En estos días, a través del Gobierno Civil de Barcelona, se intentó aplicar a tres periodistas suramericanos, con residencia legal en Barcelona, el decreto 522 del año 1974, previo, por tanto, a la Constitución vigente; la amenaza de expulsión y de cárcel era resultado, presumiblemente, de su participación en un conflicto laboral en la empresa editorial y periodística Zeta, lo cual agregaba otra nota irónica a la situación: toda vez que cuando la seguridad de los periodistas está amenazada, es la libertad del lector la que se pone en juego.
La firme actitud de solidaridad de intelectuales y artistas de España y de otros países, y confiamos en que también la reflexión, sirvieron esta vez para detener la aplicación de la medida.

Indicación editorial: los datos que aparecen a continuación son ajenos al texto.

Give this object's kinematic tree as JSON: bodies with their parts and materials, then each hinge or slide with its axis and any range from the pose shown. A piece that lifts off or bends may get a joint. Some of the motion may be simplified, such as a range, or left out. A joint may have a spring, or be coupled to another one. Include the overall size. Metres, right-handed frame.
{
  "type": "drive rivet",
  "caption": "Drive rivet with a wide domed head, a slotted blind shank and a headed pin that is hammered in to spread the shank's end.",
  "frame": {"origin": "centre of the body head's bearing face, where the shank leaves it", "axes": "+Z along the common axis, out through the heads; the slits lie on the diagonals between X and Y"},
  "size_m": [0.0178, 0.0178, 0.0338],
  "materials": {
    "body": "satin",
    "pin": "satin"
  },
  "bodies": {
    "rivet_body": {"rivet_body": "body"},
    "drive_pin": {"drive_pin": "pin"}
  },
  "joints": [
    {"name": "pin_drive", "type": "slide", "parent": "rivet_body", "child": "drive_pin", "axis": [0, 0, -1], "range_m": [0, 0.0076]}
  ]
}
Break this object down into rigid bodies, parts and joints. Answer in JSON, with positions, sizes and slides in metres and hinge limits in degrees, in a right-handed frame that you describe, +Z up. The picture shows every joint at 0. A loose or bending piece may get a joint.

Los propios interesados expusieron, sin embargo, una pregunta que sería bueno contestaran las autoridades: ¿Qué sucede, entonces, con el extranjero anónimo, desconocido, para el cual no hay firmas de intelectuales y artistas, ni abogados de prestigio, ni solidaridad internacional?
Ese marroquí o argelino de aspecto diferente al nuestro, cuyos hábitos y costumbres nos chocan tanto como a él las nuestras, emigrado por hambre, extranjero a la fuerza. Cientos de miles de españoles fueron alguna vez extranjeros (por hambre, a la fuerza): la condición de extranjero no es innata; se adquiere.
El pueblo español es acogedor, generoso y amplio. El hombre de la calle no siente animadversión hacia el extranjero (no sólo en el caso del turista, que contribuye a la economía nacional). Se trata de adecuar la legislación al sentimiento de ese pueblo fraterno y solidario.